Collaboration keeps glass recycling going during lockdown

Colin Turner made four trips on his mobility to the refuse and glass recycling pop-up site in Te Aroha. He took the glass which he and the other residents at his block of flats had stockpiled during the COVID-19 lockdown.

While COVID-19 Alert Level 4 and 3 interrupted most recycling services around the country some councils found ways of ensuring recyclables could still be collected.

One such example is Matamata-Piako District Council which worked with its contractor, Smart Environmental, and the Glass Packaging Forum (GPF) to provide pop-up rubbish and glass recycling drop-off sites were residents could take refuse and recycle glass. The sites, at Morrinsville, Matamata and Te Aroha, proved to be a resounding success with residents recycling 14.5 tonnes of glass bottles and jars.
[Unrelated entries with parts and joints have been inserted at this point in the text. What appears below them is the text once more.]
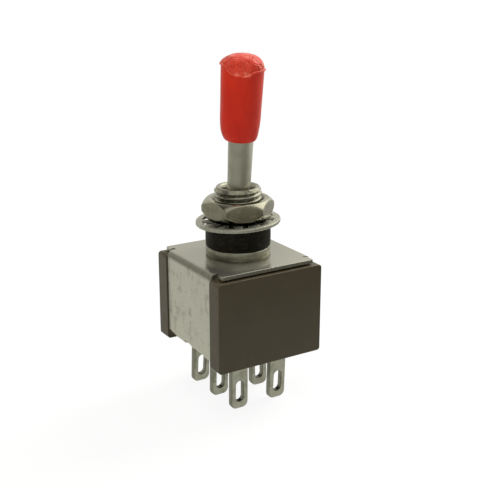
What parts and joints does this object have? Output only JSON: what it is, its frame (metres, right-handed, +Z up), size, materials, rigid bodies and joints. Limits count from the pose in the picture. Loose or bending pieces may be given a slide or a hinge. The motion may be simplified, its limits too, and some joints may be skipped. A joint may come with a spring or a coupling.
{
  "type": "panel toggle switch",
  "caption": "Miniature two-pole toggle switch with a threaded bushing, hexagon nut, lock washer, solder lugs and a soft cap on its lever.",
  "frame": {"origin": "on the bushing's axis, level with the tips of the solder lugs", "axes": "+Z up the bushing's axis; the lever swings along Y and leans towards -Y at rest; the two poles stand side by side along X"},
  "size_m": [0.0148, 0.0156, 0.044],
  "materials": {
    "phenolic": "moulded phenolic, dull brown with a slight sheen",
    "frame_steel": "stamped sheet steel, bright plated on top and matte on the legs",
    "nickel": "nickel-plated brass, turned and polished",
    "seal_rubber": "black rubber, matte",
    "washer_steel": "nickel-plated spring steel, bright",
    "cap_vinyl": "soft red vinyl, satin",
    "nylon": "natural nylon",
    "plunger_metal": "plain brass, turned",
    "spring_steel": "music wire",
    "contact_metal": "silver-plated copper alloy",
    "tinned_metal": "tinned brass"
  },
  "bodies": {
    "base": {"case": "phenolic", "steel_frame": "frame_steel", "bushing": "nickel", "sealing_ring": "seal_rubber", "lock_washer": "washer_steel", "hex_nut": "nickel", "terminal_front_left": "tinned_metal", "terminal_middle_left": "tinned_metal", "terminal_rear_left": "tinned_metal", "terminal_front_right": "tinned_metal", "terminal_middle_right": "tinned_metal", "terminal_rear_right": "tinned_metal"},
    "lever": {"lever": "nickel", "pivot_pin": "spring_steel", "lever_cap": "cap_vinyl", "actuator_block": "nylon", "plunger_spring_left": "spring_steel", "plunger_spring_right": "spring_steel"},
    "plunger_left": {"plunger_left": "plunger_metal"},
    "plunger_right": {"plunger_right": "plunger_metal"},
    "rocker_left": {"rocker_left": "contact_metal"},
    "rocker_right": {"rocker_right": "contact_metal"}
  },
  "joints": [
    {"name": "lever_tilt", "type": "hinge", "parent": "base", "child": "lever", "pos_m": [0, 0, 0.0245], "axis": [1, 0, 0], "range_deg": [-16.5, 7.5]},
    {"name": "plunger_left_slide", "type": "slide", "parent": "lever", "child": "plunger_left", "axis": [0, -0.0785, 0.9969], "range_m": [0, 0.0005], "stiffness_N_per_m": 400, "springref_m": -0.0005, "deforming": ["plunger_spring_left"]},
    {"name": "plunger_right_slide", "type": "slide", "parent": "lever", "child": "plunger_right", "axis": [0, -0.0785, 0.9969], "range_m": [0, 0.0005], "stiffness_N_per_m": 400, "springref_m": -0.0005, "deforming": ["plunger_spring_right"]},
    {"name": "rocker_left_turn", "type": "hinge", "parent": "base", "child": "rocker_left", "pos_m": [-0.0029, 0, 0.011], "axis": [1, 0, 0], "range_deg": [-4.55, 9.95]},
    {"name": "rocker_right_turn", "type": "hinge", "parent": "base", "child": "rocker_right", "pos_m": [0.0029, 0, 0.011], "axis": [1, 0, 0], "range_deg": [-4.55, 9.95]}
  ],
  "couplings": [
    {"joint": "rocker_left_turn", "follows": "lever_tilt", "ratio": -0.6},
    {"joint": "rocker_right_turn", "follows": "lever_tilt", "ratio": -0.6}
  ]
}
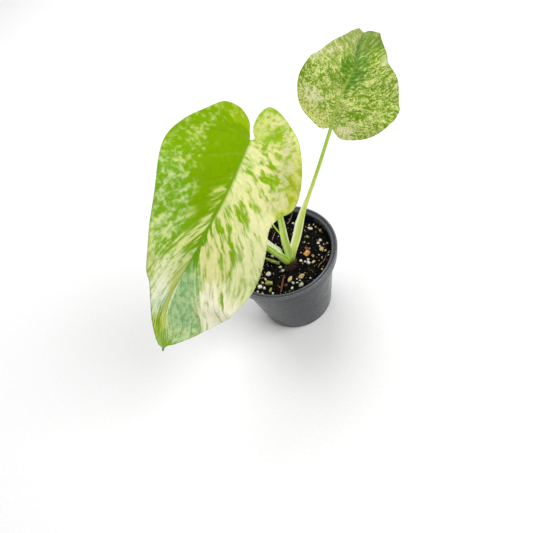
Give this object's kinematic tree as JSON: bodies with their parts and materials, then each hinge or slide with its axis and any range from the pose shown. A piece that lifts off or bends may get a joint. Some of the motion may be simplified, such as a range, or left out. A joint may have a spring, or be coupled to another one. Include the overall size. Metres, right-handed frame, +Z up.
{
  "type": "potted mint monstera",
  "caption": "Young variegated monstera with two broad marbled leaves on long stalks, rooted in potting mix in a round black plastic nursery pot.",
  "frame": {"origin": "centre of the pot's underside, on the surface that the pot stands on", "axes": "+Z up along the pot's axis; -Y is the front, where the picture was taken from; +X is to the right, under the back leaf"},
  "size_m": [0.2403, 0.1881, 0.2361],
  "materials": {
    "pot_plastic": "thin black moulded plastic, semi-gloss",
    "potting_mix": "dark peat mix with perlite grains",
    "stem": "pale green, smooth and waxy",
    "petiole": "pale green with cream streaks, satin",
    "leaf": "green marbled with cream, satin",
    "root": "olive green, matt",
    "twig": "dry reddish-brown wood",
    "bark": "dry orange-brown bark"
  },
  "bodies": {
    "root": {"pot": "pot_plastic", "soil": "potting_mix", "crown": "stem", "petiole_front": "petiole", "petiole_back": "petiole", "petiole_side": "petiole", "leaf_front": "leaf", "leaf_back": "leaf", "aerial_root": "root", "twig": "twig", "bark_chip": "bark"}
  },
  "joints": []
}
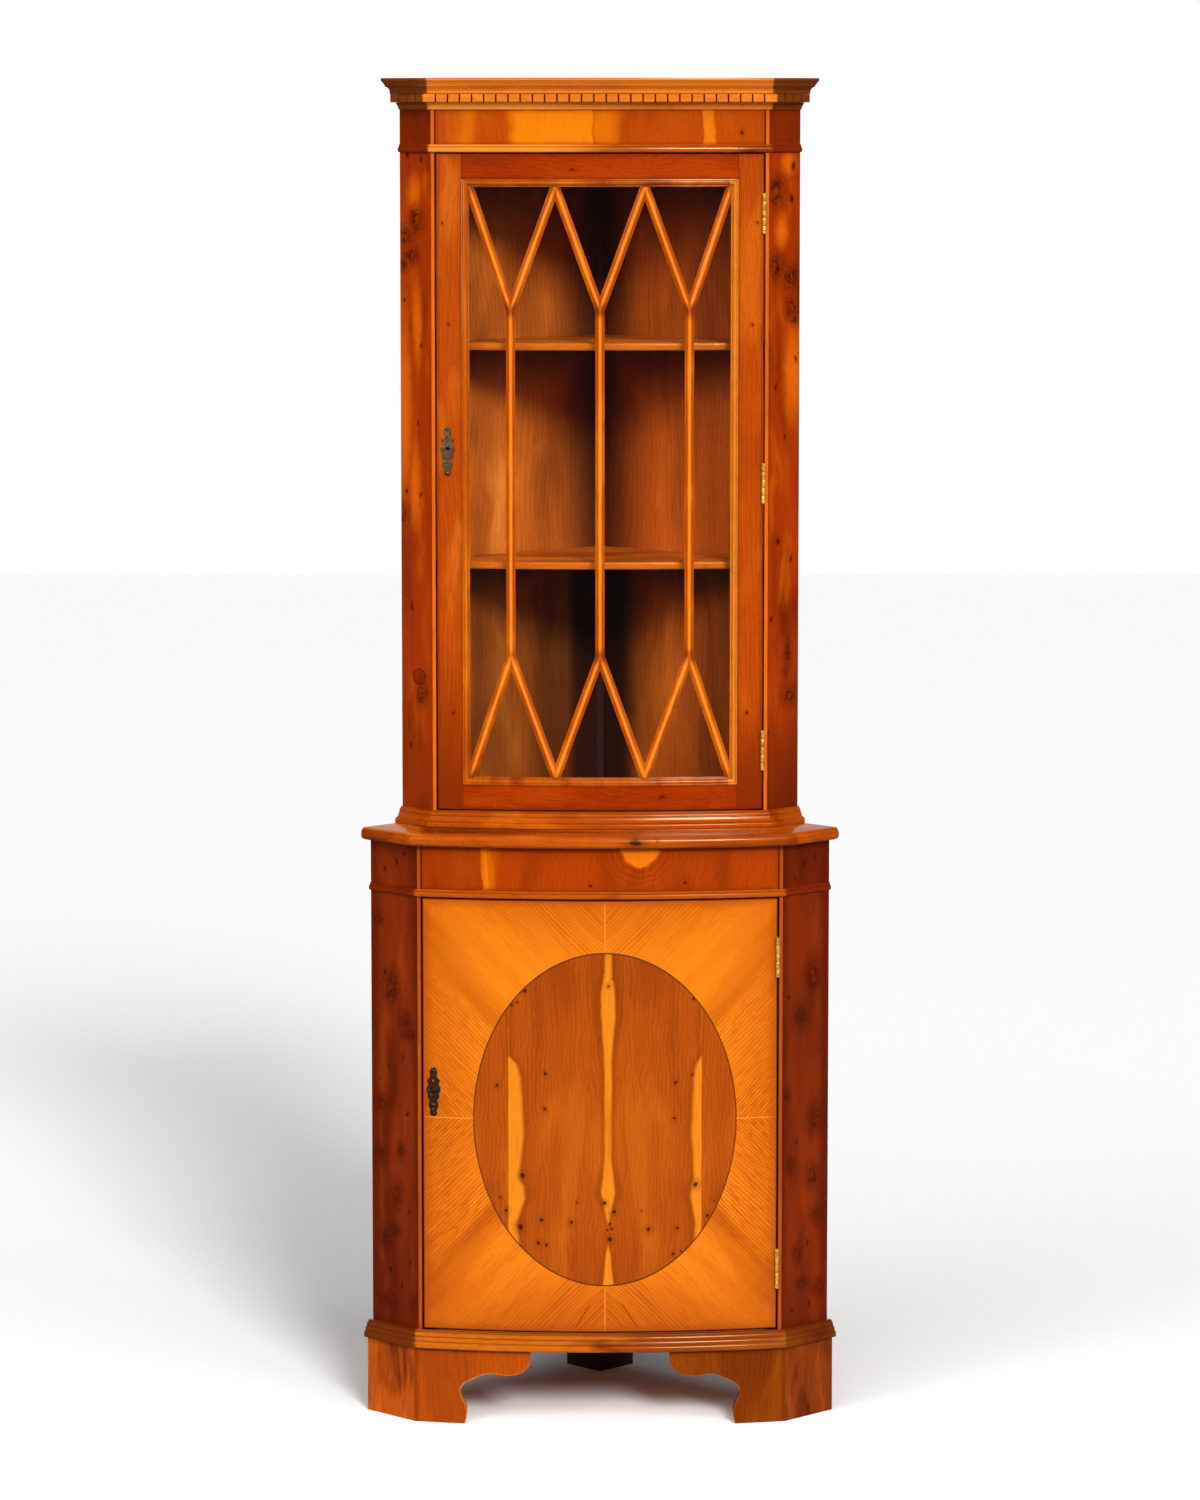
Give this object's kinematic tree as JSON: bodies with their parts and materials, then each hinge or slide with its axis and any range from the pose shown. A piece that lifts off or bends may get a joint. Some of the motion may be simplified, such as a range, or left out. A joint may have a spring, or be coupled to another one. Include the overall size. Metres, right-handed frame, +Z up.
{
  "type": "corner cupboard",
  "caption": "Bow-fronted corner cupboard in yew veneer: a glazed upper stage with shelves on a base with a bowed, oval-inlaid door and bracket feet.",
  "frame": {"origin": "On the floor, under the middle of the cupboard's outline in plan.", "axes": "+Z is up. +X runs along the front to the right as the cupboard is faced. +Y runs back into the corner of the room, so the doors face -Y."},
  "size_m": [0.6794, 0.443, 1.904],
  "materials": {
    "yew_veneer": "glossy lacquered yew veneer, orange brown with darkened edges",
    "yew_dark": "glossy lacquered burr yew, dark red brown",
    "yew_moulding": "glossy lacquered solid yew",
    "yew_crossbanded": "glossy lacquered quartered yew veneer, bright orange",
    "interior_veneer": "satin stained veneer",
    "glass": "clear bowed glass",
    "brass": "satin brass",
    "aged_brass": "darkened cast brass",
    "lock_steel": "plain steel"
  },
  "bodies": {
    "root": {"left_bracket_foot": "yew_veneer", "right_bracket_foot": "yew_veneer", "left_plinth_return": "yew_veneer", "right_plinth_return": "yew_veneer", "rear_foot": "interior_veneer", "plinth_moulding": "yew_moulding", "base_left_stile": "yew_dark", "base_right_stile": "yew_dark", "base_left_back_panel": "interior_veneer", "base_right_back_panel": "interior_veneer", "base_bottom_board": "interior_veneer", "base_shelf": "interior_veneer", "base_frieze": "yew_veneer", "base_frieze_moulding": "yew_dark", "waist_board": "yew_veneer", "base_hinge_1_fixed_leaf": "brass", "base_hinge_2_fixed_leaf": "brass", "upper_left_stile": "yew_dark", "upper_right_stile": "yew_dark", "upper_left_back_panel": "interior_veneer", "upper_right_back_panel": "interior_veneer", "rear_corner_batten": "interior_veneer", "upper_bottom_board": "interior_veneer", "upper_top_board": "interior_veneer", "lower_shelf": "interior_veneer", "upper_shelf": "interior_veneer", "upper_frieze": "yew_veneer", "upper_frieze_moulding": "yew_dark", "upper_foot_moulding": "yew_moulding", "bed_moulding": "yew_moulding", "dentil_course": "yew_moulding", "cornice_moulding": "yew_moulding", "upper_hinge_1_fixed_leaf": "brass", "upper_hinge_2_fixed_leaf": "brass", "upper_hinge_3_fixed_leaf": "brass"},
    "base_door": {"base_door_panel": "yew_crossbanded", "base_escutcheon": "aged_brass", "base_lock_case": "lock_steel", "base_hinge_1_door_leaf": "brass", "base_hinge_2_door_leaf": "brass"},
    "base_key": {"base_key": "aged_brass"},
    "base_bolt": {"base_lock_bolt": "brass"},
    "upper_door": {"upper_door_left_stile": "yew_veneer", "upper_door_right_stile": "yew_veneer", "upper_door_bottom_rail": "yew_veneer", "upper_door_top_rail": "yew_veneer", "sight_moulding": "yew_moulding", "door_glass": "glass", "glazing_bead": "yew_moulding", "glazing_bars": "yew_moulding", "upper_escutcheon": "aged_brass", "upper_lock_case": "lock_steel", "upper_hinge_1_door_leaf": "brass", "upper_hinge_2_door_leaf": "brass", "upper_hinge_3_door_leaf": "brass"},
    "upper_bolt": {"upper_lock_bolt": "brass"}
  },
  "joints": [
    {"name": "upper_door_hinge", "type": "hinge", "parent": "root", "child": "upper_door", "pos_m": [0.23075, -0.11122, 1.33555], "axis": [0, 0, 1], "range_deg": [0, 110]},
    {"name": "base_door_hinge", "type": "hinge", "parent": "root", "child": "base_door", "pos_m": [0.25175, -0.17837, 0.444], "axis": [0, 0, 1], "range_deg": [0, 110]},
    {"name": "upper_bolt_slide", "type": "slide", "parent": "upper_door", "child": "upper_bolt", "axis": [-1, 0, 0], "range_m": [0, 0.008]},
    {"name": "base_key_turn", "type": "hinge", "parent": "base_door", "child": "base_key", "pos_m": [-0.236, -0.17835, 0.48], "axis": [-0.207, -0.9783, 0], "range_deg": [0, 180]},
    {"name": "base_bolt_slide", "type": "slide", "parent": "base_door", "child": "base_bolt", "axis": [-1, 0, 0], "range_m": [0, 0.008]}
  ],
  "couplings": [
    {"joint": "base_bolt_slide", "follows": "base_key_turn", "m_per_rad": 0.002546}
  ]
}
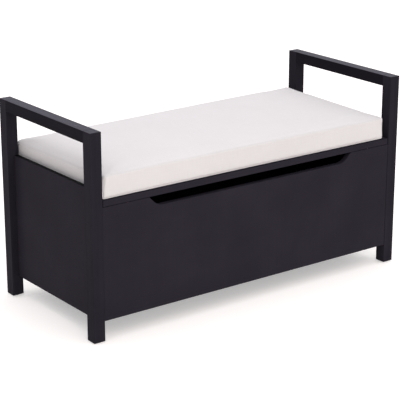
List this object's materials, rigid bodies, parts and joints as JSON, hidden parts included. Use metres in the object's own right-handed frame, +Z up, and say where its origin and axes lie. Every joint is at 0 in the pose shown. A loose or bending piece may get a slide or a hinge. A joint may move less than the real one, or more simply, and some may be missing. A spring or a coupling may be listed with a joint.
{
  "type": "storage bench",
  "caption": "Flip-top storage bench: a box on square legs with arm rails, a hinged lid with folding stays, a finger dip in the front panel and a loose seat cushion.",
  "frame": {"origin": "on the floor, under the middle of the bench", "axes": "+X to the right along the seat, front faces -Y, +Z up"},
  "size_m": [0.94, 0.405, 0.505],
  "materials": {
    "black_lacquer": "satin black lacquer on solid wood with crisp eased edges",
    "black_lacquer_panel": "satin black lacquer on smooth board",
    "box_floor": "matt black laminated board",
    "raw_batten": "black stained softwood batten",
    "beech_dowel": "plain beech",
    "hinge_steel": "nickel plated steel",
    "stay_steel": "zinc plated steel strip",
    "zinc_steel": "zinc plated steel",
    "cam_zinc": "die-cast zinc alloy",
    "black_plastic": "moulded matt plastic",
    "clear_rubber": "soft translucent rubber",
    "cushion_cloth": "fine plain-weave off-white cloth",
    "cushion_filling": "open-cell foam",
    "hook_and_loop": "black hook-and-loop tape"
  },
  "bodies": {
    "frame": {"arm_rail_left": "black_lacquer", "arm_rail_right": "black_lacquer", "back_panel": "black_lacquer_panel", "bottom_brace": "raw_batten", "bottom_panel": "box_floor", "brace_dowels": "beech_dowel", "cam_bolts": "zinc_steel", "cam_locks": "cam_zinc", "cleat_back": "raw_batten", "cleat_front": "raw_batten", "cleat_left": "raw_batten", "cleat_right": "raw_batten", "cleat_screws": "zinc_steel", "foot_glides": "black_plastic", "front_panel": "black_lacquer_panel", "hinge_centre_frame_leaf": "hinge_steel", "hinge_centre_pin": "hinge_steel", "hinge_frame_screws": "zinc_steel", "hinge_left_frame_leaf": "hinge_steel", "hinge_left_pin": "hinge_steel", "hinge_right_frame_leaf": "hinge_steel", "hinge_right_pin": "hinge_steel", "lid_bumpers": "clear_rubber", "panel_dowels": "beech_dowel", "post_back_left": "black_lacquer", "post_back_right": "black_lacquer", "post_front_left": "black_lacquer", "post_front_right": "black_lacquer", "rail_dowels": "beech_dowel", "side_panel_dowels": "beech_dowel", "side_panel_left": "black_lacquer_panel", "side_panel_right": "black_lacquer_panel", "stay_frame_screws": "zinc_steel", "stay_left_foot_rivet": "stay_steel", "stay_left_frame_bracket": "stay_steel", "stay_right_foot_rivet": "stay_steel", "stay_right_frame_bracket": "stay_steel"},
    "lid": {"hinge_centre_lid_leaf": "hinge_steel", "hinge_left_lid_leaf": "hinge_steel", "hinge_lid_screws": "zinc_steel", "hinge_right_lid_leaf": "hinge_steel", "lid_board": "black_lacquer_panel", "lid_hook_patches": "hook_and_loop", "stay_left_lid_bracket": "stay_steel", "stay_left_lid_rivet": "stay_steel", "stay_lid_screws": "zinc_steel", "stay_right_lid_bracket": "stay_steel", "stay_right_lid_rivet": "stay_steel"},
    "cushion": {"cushion_cover": "cushion_cloth", "cushion_foam": "cushion_filling", "cushion_loop_patches": "hook_and_loop"},
    "stay_left_lower": {"stay_left_elbow_rivet": "stay_steel", "stay_left_lower_arm": "stay_steel"},
    "stay_left_upper": {"stay_left_upper_arm": "stay_steel"},
    "stay_right_lower": {"stay_right_elbow_rivet": "stay_steel", "stay_right_lower_arm": "stay_steel"},
    "stay_right_upper": {"stay_right_upper_arm": "stay_steel"}
  },
  "joints": [
    {"name": "lid_hinge", "type": "hinge", "parent": "frame", "child": "lid", "pos_m": [0, 0.1965, 0.3264], "axis": [-1, 0, 0], "range_deg": [0, 90]},
    {"name": "cushion_lift", "type": "slide", "parent": "lid", "child": "cushion", "axis": [0, 0, 1], "range_m": [0, 0.2]},
    {"name": "stay_left_foot_pivot", "type": "hinge", "parent": "frame", "child": "stay_left_lower", "pos_m": [-0.4367, 0.1565, 0.1964], "axis": [-1, 0, 0], "range_deg": [0, 90]},
    {"name": "stay_left_elbow", "type": "hinge", "parent": "stay_left_lower", "child": "stay_left_upper", "pos_m": [-0.4344, 0.0265, 0.1784], "axis": [-1, 0, 0], "range_deg": [-90, 0]},
    {"name": "stay_right_foot_pivot", "type": "hinge", "parent": "frame", "child": "stay_right_lower", "pos_m": [0.4367, 0.1565, 0.1964], "axis": [-1, 0, 0], "range_deg": [0, 90]},
    {"name": "stay_right_elbow", "type": "hinge", "parent": "stay_right_lower", "child": "stay_right_upper", "pos_m": [0.4344, 0.0265, 0.1784], "axis": [-1, 0, 0], "range_deg": [-90, 0]}
  ],
  "couplings": [
    {"joint": "stay_left_foot_pivot", "follows": "lid_hinge", "ratio": 1},
    {"joint": "stay_left_elbow", "follows": "lid_hinge", "ratio": -1},
    {"joint": "stay_right_foot_pivot", "follows": "lid_hinge", "ratio": 1},
    {"joint": "stay_right_elbow", "follows": "lid_hinge", "ratio": -1}
  ]
}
They also highlighted peoples’ willingness to recycle their glass, with one Te Aroha resident, Colin Turner, making four trips on his mobility scooter. At “81-years-young” Colin took not only his glass but that which the other residents at his block of flats had been stockpiling.

“They are all pensioners like me, so I offered to take their glass for them,” Colin says.

A grant of $6,000 from the GPF helped the council’s contractor provide a mixed-glass recycling bin and staff to manage social distancing at the sites. The sites were open for four hours a week during April, with the last held on Tuesday, 5 May.

“Residents and ratepayers could bring their rubbish to the sites and dispose of it in compactor trucks, and thanks to the GPF, could also recycle their glass bottles and jars,” says Matamata-Piako District Council Group Manager Service Delivery, Fiona Vessey.

“When we’re working towards a zero-waste target, many people in the community find it difficult to think that all their recycling is going to landfill, so being able to come along and recycle their glass was great bonus and is an option many parts of New Zealand didn’t have during the lockdown. Every bit of rubbish diverted from landfill makes a difference, so we’re really grateful to the Glass Packaging Forum for funding this,” Fiona says.

The collected glass will be processed into its three main colours (green, brown, clear) before being used to make new bottles at the country’s only glass container manufacturer, O-I New Zealand, in Auckland.

GPF Scheme Manager Dominic Salmon says while the Ministry for the Environment declared recycling an essential service, it left the decision to collect and process recycling up to councils and contractors.

“We sympathise with councils and contracts as this was a very challenging period, so it’s great to see thinking outside the box, which ensured glass recycling is still available. We are here to work with councils and contractors to keep glass recycling going and, as we move forward, to innovate and build resilience against future crises,” he says.

The GPF’s May funding application round for grants is currently open, with a focus on getting glass recycling back up and running as well as future-proof recycling systems, Dominic says.

The GPF has to date funded over $3.5 million in grants for infrastructure, machinery, public place recycling, and research which results in less glass going to landfill.